■ **Aim**
The listing below should be written out exactly; please include all of it.

■ **Provided data**

# # # # #

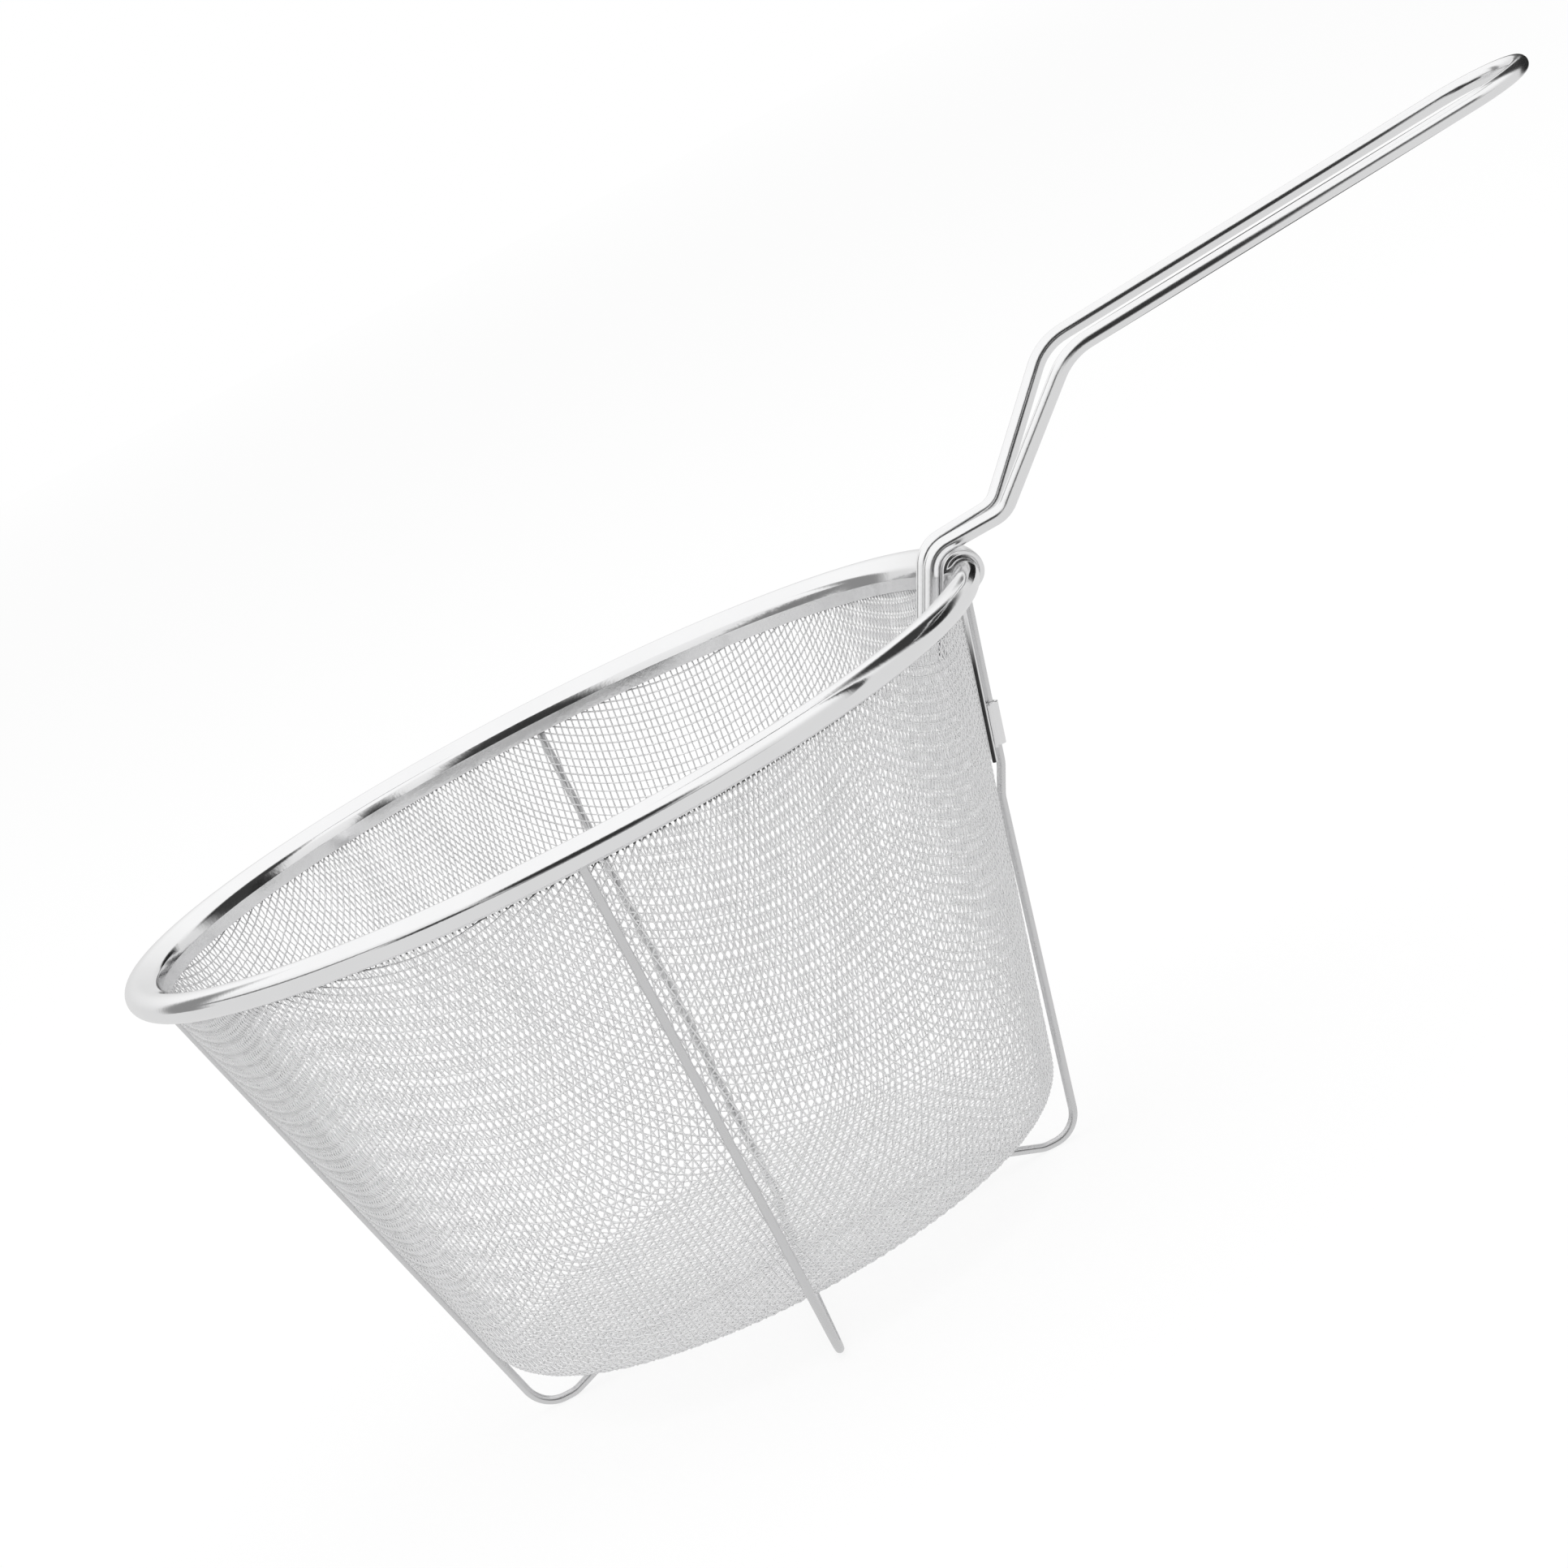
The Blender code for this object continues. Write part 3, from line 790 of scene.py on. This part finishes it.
def makeWorld():
    world = bpy.data.worlds.new("studio")
    bpy.context.scene.world = world
    world.use_nodes = True
    tree = world.node_tree
    background = tree.nodes["Background"]
    background.inputs["Color"].default_value = white
    start = Signal(tree)
    seen = [start.add("ShaderNodeLightPath", {}, output="Is %s Ray" % kind)
            for kind in ("Camera", "Glossy", "Transmission")]
    shown = start.maths("MINIMUM", seen[0] + seen[1] + seen[2], 1.0)
    towards = start.add("ShaderNodeTexCoord", {}, output="Generated")
    rise = start.add("ShaderNodeSeparateXYZ", {"Vector": towards}, output="Z")
    wall = rise.ramp(0.0, studio["wallRises"], studio["floorMirrored"], 1.0)
    bright = start.maths("MAXIMUM", seen[0], wall)
    strength = shown * (bright - studio["world"]) + studio["world"]
    tree.links.new(strength.socket, background.inputs["Strength"])


def makeLights():
    data = bpy.data.lights.new("overhead_softbox", "AREA")
    data.size = studio["softboxSize"]
    data.energy = studio["softboxPower"]
    lamp = bpy.data.objects.new("overhead_softbox", data)
    lamp.location = (0, 0, studio["softboxHeight"])
    lamp.visible_glossy = False
    bpy.context.collection.objects.link(lamp)


# Dark cards that only the steel sees, as streaks. Each stands some metres away from the middle of
# the rim, or from a place so far along X and up from it. The way to it, its size as seen from that
# place and its tilt are in degrees, and soft is the share of it that fades into its edge.
farAway = 1.9
cards = {
    "behind_camera": {"azimuth": -88, "elevation": 14, "width": 66, "height": 36, "tone": 0.03, "soft": 0.45},
    "low_left": {"azimuth": -127, "elevation": 3, "width": 34, "height": 17, "tone": 0.05, "soft": 0.5},
    "left_line": {"azimuth": -169, "elevation": 12, "width": 84, "height": 8, "tone": 0.2, "soft": 0.4},
    "beside_handle": {"azimuth": -90, "elevation": 9, "width": 69, "height": 76, "tone": 0.03, "soft": 0.5,
                      "along": 0.182, "up": 0.03, "away": 0.1},
    "beside_far_leg": {"azimuth": -90, "elevation": 9, "width": 160, "height": 108, "tilt": 4.5, "tone": 0.03,
                       "soft": 0.3, "along": 0.206, "up": 0.038, "away": 0.01},
    "past_the_loop": {"azimuth": 40, "elevation": 0, "width": 70, "height": 70, "tone": 0.02, "soft": 0.4,
                      "along": 0.275, "up": 0.044, "away": 0.12},
    "low_front": {"azimuth": -88, "elevation": -5, "width": 114, "height": 20, "tone": 0.2, "soft": 0.7},
    "right": {"azimuth": 22, "elevation": 26, "width": 54, "height": 60, "tone": 0.04, "soft": 0.45,
              "away": 0.75},
    "above_right": {"azimuth": -8, "elevation": 60, "width": 50, "height": 6, "tilt": -35, "tone": 0.1,
                    "soft": 0.7},
    "left": {"azimuth": 150, "elevation": 12, "width": 30, "height": 78, "tilt": 14, "tone": 0.26,
             "soft": 0.6},
    "far_right": {"azimuth": 64, "elevation": 0, "width": 24, "height": 44, "tone": 0.01, "soft": 0.4},
}


def cardMaterial(name, card):
    # a disc that fades out towards its rim, on a sheet whose own coordinates run from -0.5 to 0.5
    material = bpy.data.materials.new(name)
    material.use_nodes = True
    tree = material.node_tree
    tree.nodes.clear()
    start = Signal(tree)
    place = start.add("ShaderNodeTexCoord", {}, output="Object")
    away = start.add("ShaderNodeVectorMath", {0: place}, output="Value", operation="LENGTH")
    cover = away.ramp(0.5 - card["soft"] / 2, 0.5, 1.0, 0.0)
    clear = start.add("ShaderNodeBsdfTransparent", {})
    dark = start.add("ShaderNodeEmission", {"Color": white, "Strength": card["tone"]})
    mixed = start.add("ShaderNodeMixShader", {0: cover, 1: clear, 2: dark})
    output = tree.nodes.new("ShaderNodeOutputMaterial")
    tree.links.new(mixed.socket, output.inputs["Surface"])
    return material


def makeCards():
    for name, card in cards.items():
        away = card.get("away", farAway)
        width = 2 * away * math.tan(math.radians(card["width"] / 2))
        height = 2 * away * math.tan(math.radians(card["height"] / 2))
        seenFrom = (basketAxis + card.get("along", 0), 0, rollLevel + card.get("up", 0))
        placed = (Matrix.Translation(seenFrom)
                  @ Matrix.Rotation(math.radians(card["azimuth"]), 4, "Z")
                  @ Matrix.Rotation(math.radians(-card["elevation"]), 4, "Y")
                  @ Matrix.Translation((away, 0, 0))
                  @ Matrix.Rotation(math.radians(card.get("tilt", 0)), 4, "X")
                  @ Matrix.Rotation(math.radians(90), 4, "Z")
                  @ Matrix.Rotation(math.radians(90), 4, "X")
                  @ Matrix.Diagonal((width, height, 1, 1)))
        sheet = stageSheet("card_" + name, placed, cardMaterial("card_" + name, card))
        sheet.visible_camera = False
        sheet.visible_diffuse = False
        sheet.visible_shadow = False


makeCamera()
makeFloor()
makeWorld()
makeLights()
makeCards()
bpy.context.scene.view_settings.view_transform = "Standard"
print("studio made")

# # # # #

■ **Solution for this task**
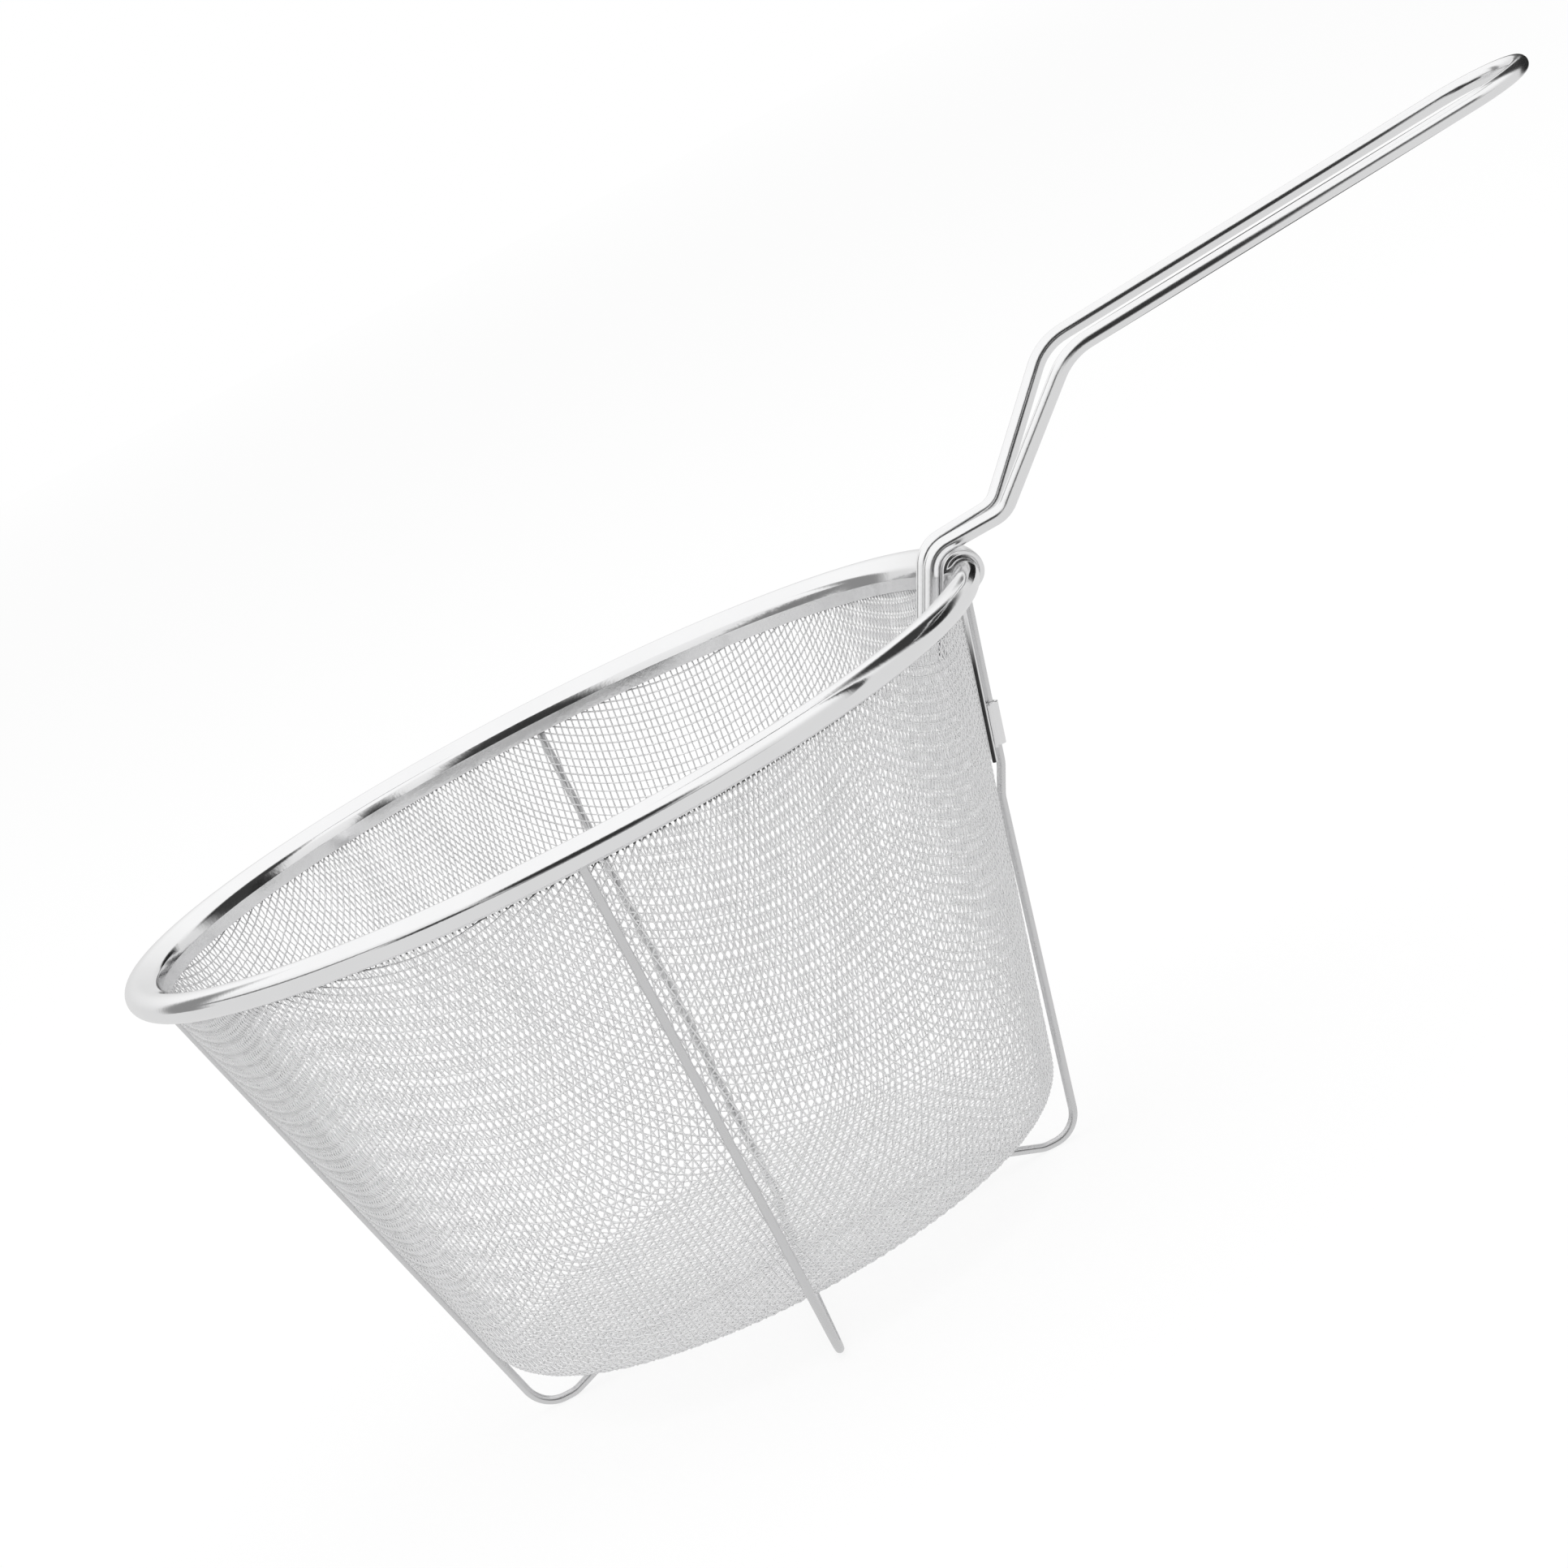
The Blender code for this object continues. Write part 3, from line 790 of scene.py on. This part finishes it.
def makeWorld():
    world = bpy.data.worlds.new("studio")
    bpy.context.scene.world = world
    world.use_nodes = True
    tree = world.node_tree
    background = tree.nodes["Background"]
    background.inputs["Color"].default_value = white
    start = Signal(tree)
    seen = [start.add("ShaderNodeLightPath", {}, output="Is %s Ray" % kind)
            for kind in ("Camera", "Glossy", "Transmission")]
    shown = start.maths("MINIMUM", seen[0] + seen[1] + seen[2], 1.0)
    towards = start.add("ShaderNodeTexCoord", {}, output="Generated")
    rise = start.add("ShaderNodeSeparateXYZ", {"Vector": towards}, output="Z")
    wall = rise.ramp(0.0, studio["wallRises"], studio["floorMirrored"], 1.0)
    bright = start.maths("MAXIMUM", seen[0], wall)
    strength = shown * (bright - studio["world"]) + studio["world"]
    tree.links.new(strength.socket, background.inputs["Strength"])


def makeLights():
    data = bpy.data.lights.new("overhead_softbox", "AREA")
    data.size = studio["softboxSize"]
    data.energy = studio["softboxPower"]
    lamp = bpy.data.objects.new("overhead_softbox", data)
    lamp.location = (0, 0, studio["softboxHeight"])
    lamp.visible_glossy = False
    bpy.context.collection.objects.link(lamp)


# Dark cards that only the steel sees, as streaks. Each stands some metres away from the middle of
# the rim, or from a place so far along X and up from it. The way to it, its size as seen from that
# place and its tilt are in degrees, and soft is the share of it that fades into its edge.
farAway = 1.9
cards = {
    "behind_camera": {"azimuth": -88, "elevation": 14, "width": 66, "height": 36, "tone": 0.03, "soft": 0.45},
    "low_left": {"azimuth": -127, "elevation": 3, "width": 34, "height": 17, "tone": 0.05, "soft": 0.5},
    "left_line": {"azimuth": -169, "elevation": 12, "width": 84, "height": 8, "tone": 0.2, "soft": 0.4},
    "beside_handle": {"azimuth": -90, "elevation": 9, "width": 69, "height": 76, "tone": 0.03, "soft": 0.5,
                      "along": 0.182, "up": 0.03, "away": 0.1},
    "beside_far_leg": {"azimuth": -90, "elevation": 9, "width": 160, "height": 108, "tilt": 4.5, "tone": 0.03,
                       "soft": 0.3, "along": 0.206, "up": 0.038, "away": 0.01},
    "past_the_loop": {"azimuth": 40, "elevation": 0, "width": 70, "height": 70, "tone": 0.02, "soft": 0.4,
                      "along": 0.275, "up": 0.044, "away": 0.12},
    "low_front": {"azimuth": -88, "elevation": -5, "width": 114, "height": 20, "tone": 0.2, "soft": 0.7},
    "right": {"azimuth": 22, "elevation": 26, "width": 54, "height": 60, "tone": 0.04, "soft": 0.45,
              "away": 0.75},
    "above_right": {"azimuth": -8, "elevation": 60, "width": 50, "height": 6, "tilt": -35, "tone": 0.1,
                    "soft": 0.7},
    "left": {"azimuth": 150, "elevation": 12, "width": 30, "height": 78, "tilt": 14, "tone": 0.26,
             "soft": 0.6},
    "far_right": {"azimuth": 64, "elevation": 0, "width": 24, "height": 44, "tone": 0.01, "soft": 0.4},
}


def cardMaterial(name, card):
    # a disc that fades out towards its rim, on a sheet whose own coordinates run from -0.5 to 0.5
    material = bpy.data.materials.new(name)
    material.use_nodes = True
    tree = material.node_tree
    tree.nodes.clear()
    start = Signal(tree)
    place = start.add("ShaderNodeTexCoord", {}, output="Object")
    away = start.add("ShaderNodeVectorMath", {0: place}, output="Value", operation="LENGTH")
    cover = away.ramp(0.5 - card["soft"] / 2, 0.5, 1.0, 0.0)
    clear = start.add("ShaderNodeBsdfTransparent", {})
    dark = start.add("ShaderNodeEmission", {"Color": white, "Strength": card["tone"]})
    mixed = start.add("ShaderNodeMixShader", {0: cover, 1: clear, 2: dark})
    output = tree.nodes.new("ShaderNodeOutputMaterial")
    tree.links.new(mixed.socket, output.inputs["Surface"])
    return material


def makeCards():
    for name, card in cards.items():
        away = card.get("away", farAway)
        width = 2 * away * math.tan(math.radians(card["width"] / 2))
        height = 2 * away * math.tan(math.radians(card["height"] / 2))
        seenFrom = (basketAxis + card.get("along", 0), 0, rollLevel + card.get("up", 0))
        placed = (Matrix.Translation(seenFrom)
                  @ Matrix.Rotation(math.radians(card["azimuth"]), 4, "Z")
                  @ Matrix.Rotation(math.radians(-card["elevation"]), 4, "Y")
                  @ Matrix.Translation((away, 0, 0))
                  @ Matrix.Rotation(math.radians(card.get("tilt", 0)), 4, "X")
                  @ Matrix.Rotation(math.radians(90), 4, "Z")
                  @ Matrix.Rotation(math.radians(90), 4, "X")
                  @ Matrix.Diagonal((width, height, 1, 1)))
        sheet = stageSheet("card_" + name, placed, cardMaterial("card_" + name, card))
        sheet.visible_camera = False
        sheet.visible_diffuse = False
        sheet.visible_shadow = False


makeCamera()
makeFloor()
makeWorld()
makeLights()
makeCards()
bpy.context.scene.view_settings.view_transform = "Standard"
print("studio made")